During the March 6 City Club forum, NEOCH Executive Director Chris Knestrick told the audience that representatives of the Superior Arts District and allied groups had pressed to close the East 19th shelter during the cold snap, even though, he said, there had been no reported incidents tied to guests there.

Knestrick said he received an email from the district that leaned on a partial analysis suggesting that properties near emergency shelters can take a hit on value. He used his time at the microphone to publicly challenge downtown stakeholders to work on a real, shared plan for people living outside, according to a City Club transcript published by Ideastream Public Media.
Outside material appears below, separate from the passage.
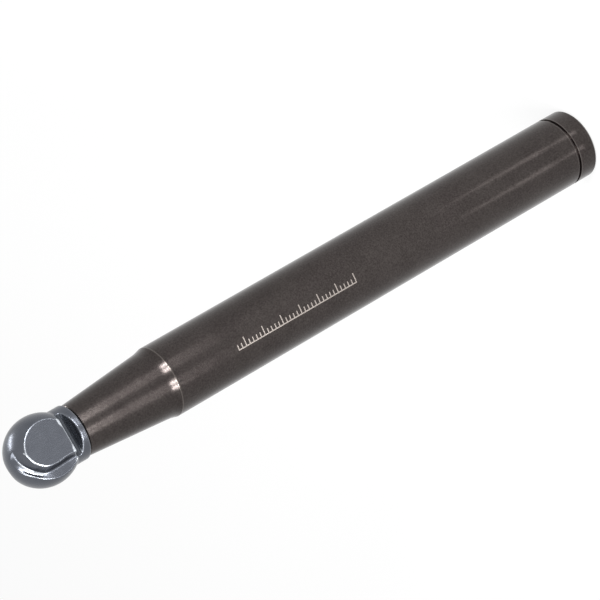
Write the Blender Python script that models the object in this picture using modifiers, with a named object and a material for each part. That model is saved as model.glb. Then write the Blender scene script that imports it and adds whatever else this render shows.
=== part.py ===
# Milling tool shank: a turned steel bar with a two-flute ball head screwed into its nose.
# Lengths are metres. +Z runs from the butt end to the tip, and the origin is the centre of the butt face.
# The head's ground flats face -Y and +Y.

import math

import bmesh
import bpy
import numpy
from mathutils import Vector

# Shank: a parallel bar, a long taper with a flared root, and the nose
shank_diameter = 0.0160
shank_length = 0.1400
butt_chamfer = 0.0005
groove_from_butt = 0.0051
groove_width = 0.0005
groove_depth = 0.0004
taper_length = 0.0220
flare_length = 0.0024
flare_rise = 0.0005
nose_chamfer = 0.0002
centre_hole_diameter = 0.0040
centre_hole_depth = 0.0050

# Head: collar and ball, turned in one piece
ball_diameter = 0.0160
ball_shoulder = 0.00185
collar_length = 0.0028
collar_chamfer = 0.0002
collar_overhang = 0.00035

# Coupling: a short locating cone and a stud in the shank's stepped bore
coupling_clearance = 0.0003
nose_wall = 0.0010
cone_length = 0.0040
cone_half_angle = math.radians(7.1)
stud_shoulder = 0.0005
stud_length = 0.0085
stud_chamfer = 0.0006
bore_run_out = 0.0015
drill_point_share = 0.30

# Ground on the front and again on the back
flat_depth = 0.00215
slot_depth = 0.00235
slot_width = 0.00235
slot_lean_share = 0.42
slot_from_rear = 0.0012
slot_corner_radius = 0.0004
flute_root_radius = 0.0006

# Stations of the flute's root: sideways from the axis, height above it, and towards the tip from the
# ball's centre, all as shares of the ball's radius, then the wall's and the rake face's angle in degrees
flute_station_shares = (
    (0.690, 0.700, -1.000, 66, 16),
    (0.560, 0.520, -0.700, 66, 12),
    (0.545, 0.475, -0.350, 62, 12),
    (0.560, 0.470, 0.050, 66, 16),
    (0.550, 0.445, 0.380, 60, 26),
    (0.388, 0.358, 0.634, 66, 36),
    (0.191, 0.317, 0.758, 70, 6),
    (-0.021, 0.285, 0.822, 72, -22),
    (-0.200, 0.315, 0.840, 72, -40),
    (-0.380, 0.400, 0.850, 70, -50),
    (-0.580, 0.500, 0.850, 68, -54),
)
flute_steps = 14
root_steps = 4
face_steps = 4
corner_steps = 4
flute_reach_share = 0.375
flute_back_share = 0.53

# Facets and cutting allowances
round_steps = 72
ball_steps = 28
flare_steps = 6
sharp_angle = math.radians(30)
cut_overrun = 0.0020
weld_distance = 0.00001

# Sizes that follow
ball_radius = ball_diameter / 2
collar_radius = ball_radius - ball_shoulder
nose_radius = collar_radius - collar_overhang
cone_radius = nose_radius - nose_wall - coupling_clearance
cone_tip_radius = cone_radius - cone_length * math.tan(cone_half_angle)
stud_radius = cone_tip_radius - stud_shoulder
head_rear = shank_length + coupling_clearance
ball_foot = head_rear + collar_length
ball_centre = ball_foot + math.sqrt(ball_radius ** 2 - collar_radius ** 2)


def clear_scene():
    for thing in list(bpy.data.objects):
        bpy.data.objects.remove(thing, do_unlink=True)


def new_collection(name):
    collection = bpy.data.collections.new(name)
    bpy.context.scene.collection.children.link(collection)
    return collection


def metal(name, colour, roughness):
    material = bpy.data.materials.new(name)
    material.use_nodes = True
    shader = material.node_tree.nodes["Principled BSDF"]
    shader.inputs["Base Color"].default_value = (*colour, 1.0)
    shader.inputs["Metallic"].default_value = 1.0
    shader.inputs["Roughness"].default_value = roughness
    return material


def mesh_object(name, mesh, collection):
    piece = bpy.data.objects.new(name, mesh)
    collection.objects.link(piece)
    return piece


# A closed turned body: the profile's points run from the top of the axis down its outer side to the foot
def turned(name, profile, collection):
    mesh = bpy.data.meshes.new(name)
    points = [(radius, 0.0, height) for radius, height in profile]
    edges = [(i, i + 1) for i in range(len(points) - 1)]
    mesh.from_pydata(points, edges, [])
    piece = mesh_object(name, mesh, collection)
    screw = piece.modifiers.new("turn", "SCREW")
    screw.axis = "Z"
    screw.angle = math.tau
    screw.steps = round_steps
    screw.render_steps = round_steps
    screw.use_merge_vertices = True
    screw.merge_threshold = weld_distance
    screw.use_smooth_shade = True
    return piece


# A bar along X. Its outline is given as heights over the axis and places along Z, on the side that faces
# along sign * Y. If corner isn't zero, it rounds the bar's edges at the height of inner
def bar_cutter(name, outline, sign, inner, corner, collection):
    mesh = bpy.data.meshes.new(name)
    beyond = ball_radius + cut_overrun
    body = bmesh.new()
    end = body.faces.new([body.verts.new((-beyond, sign * height, along)) for height, along in outline])
    far_end = bmesh.ops.extrude_face_region(body, geom=[end])["geom"]
    moved = [item for item in far_end if isinstance(item, bmesh.types.BMVert)]
    bmesh.ops.translate(body, vec=(2 * beyond, 0.0, 0.0), verts=moved)
    bmesh.ops.recalc_face_normals(body, faces=body.faces)
    if corner:
        rounded = []
        for edge in body.edges:
            one, two = (vertex.co for vertex in edge.verts)
            if one.yz == two.yz and abs(sign * one.y - inner) < weld_distance:
                rounded.append(edge)
        bmesh.ops.bevel(body, geom=rounded, offset=corner, affect="EDGES", segments=corner_steps, profile=0.5)
    body.to_mesh(mesh)
    body.free()
    return as_cutter(mesh_object(name, mesh, collection))


def as_cutter(piece):
    piece.hide_render = True
    piece.display_type = "WIRE"
    return piece


# The flute's cutter folds over itself beyond the ball, so the solver is told to allow that
def cut(piece, cutter):
    change = piece.modifiers.new("cut " + cutter.name, "BOOLEAN")
    change.operation = "DIFFERENCE"
    change.solver = "EXACT"
    change.use_self = cutter.name.startswith("flute")
    change.object = cutter


# The shank's outer profile from the mouth of the bore down to the butt, then in along the centre hole
def shank_profile():
    radius = shank_diameter / 2
    flare_top = shank_length - taper_length + flare_length
    flare_radius = radius - flare_rise
    slope = (flare_radius - nose_radius) / (shank_length - flare_top)
    bend = flare_rise - slope * flare_length
    outer = [(nose_radius - nose_chamfer, shank_length), (nose_radius, shank_length - nose_chamfer)]
    for step in range(flare_steps + 1):
        share = step / flare_steps
        outer.append((
            flare_radius + slope * flare_length * share + bend * share ** 2,
            flare_top - flare_length * share,
        ))
    groove_top = groove_from_butt + groove_width / 2
    groove_foot = groove_from_butt - groove_width / 2
    outer += [
        (radius, groove_top),
        (radius - groove_depth, groove_top),
        (radius - groove_depth, groove_foot),
        (radius, groove_foot),
        (radius, butt_chamfer),
        (radius - butt_chamfer, 0.0),
    ]
    centre_hole = [(centre_hole_diameter / 2, 0.0), (0.0, centre_hole_depth)]
    return bore_profile() + outer + centre_hole


# The stepped bore that takes the head's cone and stud, from the axis at its foot up to the mouth
def bore_profile():
    bore = stud_radius + coupling_clearance
    seat_height = shank_length - cone_length
    foot = seat_height - stud_length - bore_run_out
    return [
        (0.0, foot - bore * drill_point_share),
        (bore, foot),
        (bore, seat_height),
        (cone_tip_radius + coupling_clearance, seat_height),
        (cone_radius + coupling_clearance, shank_length),
    ]


# The head before grinding: tip, ball, collar, locating cone and stud
def head_profile():
    meet = math.pi - math.asin(collar_radius / ball_radius)
    points = [(0.0, ball_centre + ball_radius)]
    for step in range(1, ball_steps + 1):
        angle = meet * step / ball_steps
        points.append((ball_radius * math.sin(angle), ball_centre + ball_radius * math.cos(angle)))
    cone_foot = head_rear - cone_length
    stud_foot = cone_foot - stud_length
    points += [
        (collar_radius, head_rear + collar_chamfer),
        (collar_radius - collar_chamfer, head_rear),
        (cone_radius, head_rear),
        (cone_tip_radius, cone_foot),
        (stud_radius, cone_foot),
        (stud_radius, stud_foot + stud_chamfer),
        (stud_radius - stud_chamfer, stud_foot),
        (0.0, stud_foot),
    ]
    return points


# A smooth curve through the flute's stations, each a place and two angles
def flute_path():
    rows = [
        numpy.array((side, height, along, wall, rake))
        * (ball_radius, ball_radius, ball_radius, math.radians(1), math.radians(1))
        for side, height, along, wall, rake in flute_station_shares
    ]
    path = []
    for i in range(len(rows) - 1):
        before = rows[max(i - 1, 0)]
        after = rows[min(i + 2, len(rows) - 1)]
        for step in range(flute_steps):
            t = step / flute_steps
            path.append(catmull_rom(before, rows[i], rows[i + 1], after, t))
    path.append(rows[-1])
    return path


def catmull_rom(a, b, c, d, t):
    bend = 2 * a - 5 * b + 4 * c - d
    twist = 3 * b - a - 3 * c + d
    return 0.5 * (2 * b + (c - a) * t + bend * t ** 2 + twist * t ** 3)


# One cross-section of the flute: wall, rounded root, rake face, and back round outside the ball
def flute_section(place, tangent, wall, rake):
    up = Vector((0.0, 1.0, 0.0))
    up = (up - tangent * up.dot(tangent)).normalized()
    out = up.cross(tangent).normalized()
    reach = ball_diameter * flute_reach_share
    back = ball_diameter * flute_back_share
    wall_turn = math.pi - wall
    inner = (wall_turn - rake) / 2
    middle = (wall_turn + rake) / 2
    root_centre = flute_root_radius / math.sin(inner)

    def spot(angle, distance, start=Vector((0.0, 0.0, 0.0))):
        return start + (out * math.cos(angle) + up * math.sin(angle)) * distance

    centre = spot(middle, root_centre)
    start = flute_root_radius / math.tan(inner)
    rows = [reach + (start - reach) * step / face_steps for step in range(face_steps)]
    loop = [spot(wall_turn, row) for row in rows]
    for step in range(root_steps + 1):
        swing = wall_turn + math.pi / 2 + (math.pi - 2 * inner) * step / root_steps
        loop.append(spot(swing, flute_root_radius, centre))
    loop += [spot(rake, row) for row in reversed(rows)]
    loop.append(spot(middle, back))
    return [place + point for point in loop]


# The flute's cutter: its cross-sections joined along the path. turn is 0 for the front and pi for the back.
# Each is turned to the path's direction over a station either way, so that neighbours don't cross
def flute_cutter(name, turn, collection):
    path = flute_path()
    places = [Vector(row[:3]) for row in path]
    body = bmesh.new()
    loops = []
    for i, row in enumerate(path):
        ahead = places[min(i + flute_steps, len(path) - 1)]
        tangent = (ahead - places[max(i - flute_steps, 0)]).normalized()
        section = flute_section(places[i], tangent, row[3], row[4])
        loops.append([body.verts.new(to_model(point, turn)) for point in section])
    count = len(loops[0])
    for one, two in zip(loops, loops[1:]):
        for i in range(count):
            j = (i + 1) % count
            body.faces.new((one[i], one[j], two[j], two[i]))
    body.faces.new(list(reversed(loops[0])))
    body.faces.new(loops[-1])
    bmesh.ops.triangulate(body, faces=body.faces)
    bmesh.ops.recalc_face_normals(body, faces=body.faces)
    mesh = bpy.data.meshes.new(name)
    body.to_mesh(mesh)
    body.free()
    return as_cutter(mesh_object(name, mesh, collection))


# From the head's own directions (sideways, height over the axis, towards the tip) to the model's
def to_model(point, turn):
    side, height, along = point
    face = math.cos(turn)
    return Vector((-side * face, -height * face, ball_centre + along))


# The flat, and the wrench slot behind it with its leaning rear wall, on the side that faces along sign * Y
def flat_and_slot(sign, collection):
    side = "front" if sign < 0 else "back"
    beyond = ball_radius + cut_overrun
    flat_height = ball_radius - flat_depth
    slot_height = collar_radius - slot_depth
    slot_foot = head_rear + slot_from_rear
    slot_top = slot_foot + slot_width
    middle = slot_foot + slot_width / 2
    tip = ball_centre + beyond
    flat = [(beyond, middle), (flat_height, middle), (flat_height, tip), (beyond, tip)]
    slot = [
        (beyond, slot_foot - slot_lean_share * (beyond - collar_radius)),
        (slot_height, slot_foot + slot_lean_share * slot_depth),
        (slot_height, slot_top),
        (beyond, slot_top),
    ]
    return [
        bar_cutter("flat_" + side, flat, sign, flat_height, 0.0, collection),
        bar_cutter("slot_" + side, slot, sign, slot_height, slot_corner_radius, collection),
    ]


# Applies the modifiers and shades the round faces smooth, with crisp edges
def settle(piece):
    evaluated = piece.evaluated_get(bpy.context.evaluated_depsgraph_get())
    mesh = bpy.data.meshes.new_from_object(evaluated)
    mesh.name = piece.name
    piece.modifiers.clear()
    piece.data = mesh
    mesh.shade_smooth()
    mesh.set_sharp_from_angle(angle=sharp_angle)


def build():
    clear_scene()
    parts = new_collection("milling_tool_shank")
    cutters = new_collection("cutters")

    shank = turned("shank", shank_profile(), parts)
    shank.data.materials.append(metal("oxide_black_steel", (0.052, 0.046, 0.042), 0.42))

    head = turned("cutting_head", head_profile(), parts)
    head.data.materials.append(metal("ground_carbide", (0.15, 0.16, 0.175), 0.30))
    for sign in (-1, 1):
        for cutter in flat_and_slot(sign, cutters):
            cut(head, cutter)
    for name, turn in (("flute_front", 0.0), ("flute_back", math.pi)):
        cut(head, flute_cutter(name, turn, cutters))

    settle(shank)
    settle(head)


build()
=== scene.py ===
# Milling tool shank with a screwed-in ball head, dressed on its CAD frame
import math

import bmesh
import bpy
from mathutils import Matrix, Vector


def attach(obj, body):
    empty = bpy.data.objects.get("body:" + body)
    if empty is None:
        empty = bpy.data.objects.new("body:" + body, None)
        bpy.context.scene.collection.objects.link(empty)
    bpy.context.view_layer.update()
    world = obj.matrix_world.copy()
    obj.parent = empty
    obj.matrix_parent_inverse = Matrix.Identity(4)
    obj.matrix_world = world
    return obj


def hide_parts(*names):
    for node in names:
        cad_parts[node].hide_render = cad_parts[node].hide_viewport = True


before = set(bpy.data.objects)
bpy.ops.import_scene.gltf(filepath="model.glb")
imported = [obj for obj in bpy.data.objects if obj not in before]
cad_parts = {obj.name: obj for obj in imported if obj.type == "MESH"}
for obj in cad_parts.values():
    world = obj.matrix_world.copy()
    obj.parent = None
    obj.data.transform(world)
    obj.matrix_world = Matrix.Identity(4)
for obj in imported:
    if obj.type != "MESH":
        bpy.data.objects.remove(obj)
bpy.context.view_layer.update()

mm = 0.001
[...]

Deemer Pushes Back, Talks Collaboration

Michael Deemer, CEO of Downtown Cleveland Inc., was in the room and did not let that version of events sit unanswered. He disputed Knestrick’s characterization and turned the question back, asking whether NEOCH would work with his organization on a coordinated downtown services plan.

Deemer later told Axios that he remains committed to “ensuring those who are experiencing hardship receive the compassionate care and resources they need.” Knestrick said the two met for coffee the following week and described it as “a starting point” for rebuilding trust and figuring out how, or if, they can work together.

Policy Plans Collide With Downtown Concerns

The public dust-up is about more than one shelter. It reflects an underlying clash between neighborhood and business fears on one side and city and county homelessness strategies on the other.

Cleveland’s “A Home for Every Neighbor” initiative, which includes a proposed full-season navigation center and more coordinated outreach, sits at the heart of the city’s plan to expand shelter capacity and move people toward permanent housing, according to the City of Cleveland. The East 19th shelter is one piece of that broader push, even as downtown interests worry about what more visible services might mean for the area’s image and property markets.

What Comes Next

For now, both camps are describing their brief coffee meeting as a pragmatic first step rather than a truce. Downtown managers say they want a city center that works for residents and businesses, while service providers argue that stability for people sleeping outside has to include predictable, humane options that connect them to housing.

NEOCH notes in its public materials that it helped secure the East 19th property so seasonal sheltering would stop being improvised from year to year, and the group says it intends to align operations with county planning as funding and partnerships come together, according to NEOCH.

Whether that fragile new line of communication between downtown leadership and advocates holds will likely determine whether the next big argument over homelessness in Cleveland happens in private or back on a stage.